Byrd is shown with a computer-generated picture of a sentry dog in front of the Vietnam Memorial in Washington, D.C. The inscription in white across the top reads: “We lost Friends, too!” Sun photo by Don Moore

The end

“The bond that develops between a soldier and his sentry dog is something most people can’t understand,” Byrd said. “When you have to kiss your dog goodbye (and leave for home), it’s a very emotional thing. You live with the animal day and night. He’s become your whole world. You depend on each other.

“You’re just like two police officers who ride in a car together. He knows what you’re gonna do and you know exactly what he’s gonna do. These dogs are so used to having so much affection put on them by their handler that when the handler leaves, it’s like pulling the rug out from under them.
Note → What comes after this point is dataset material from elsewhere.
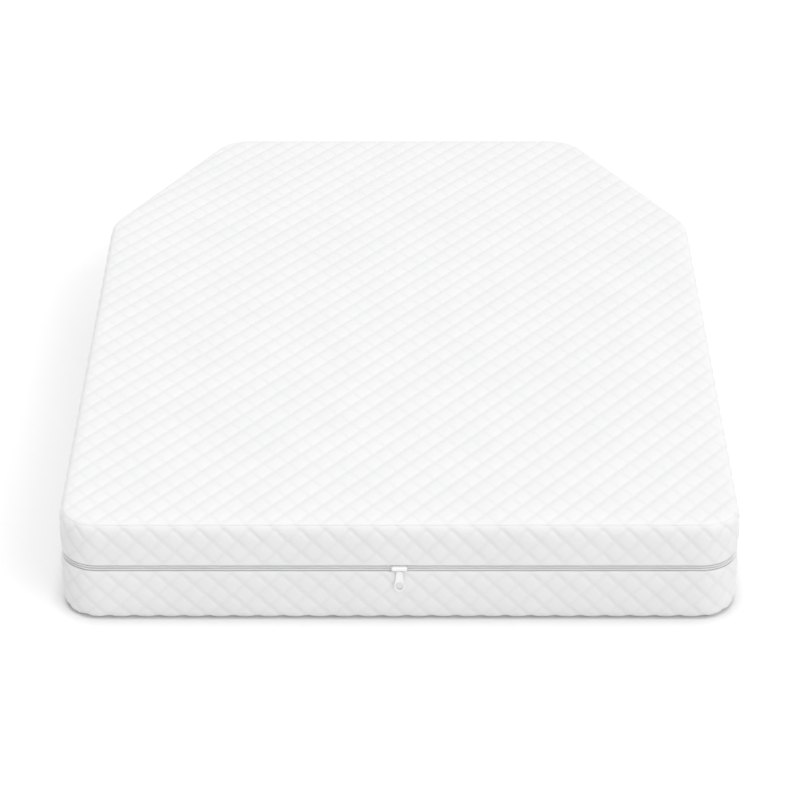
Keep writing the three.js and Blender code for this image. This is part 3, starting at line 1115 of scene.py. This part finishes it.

“They have to put the dog in an isolation kennel away from the other dogs. Then they bring in a new handler to work with the dog. The new handler goes very slowly. He begins by mixing his food so the dog can get his scent. After a while, the new dog handler takes over.”

When his tour in Vietnam ended in 1967, Byrd came back to the States. For a brief time, he went to work up North with a municipal police department. When the temperature dropped to 19 degrees below zero and he was walking a beat, Byrd decided sunny Florida was the place he wanted to be.

He joined the Florida Marine Patrol and served for 30 years. He finished up as a Charlotte County Marine Patrol officer from 1984 until his retirement.

A scrapbook of pictures Byrd kept of his Vietnam War experience contain many pictures of him and his guard dog.

“I’m very emotional about Prince after all these years,” he said. “I haven’t seen my dog since 1966, but I still get misty-eyed looking at his picture. That dog saved my life a couple of times.”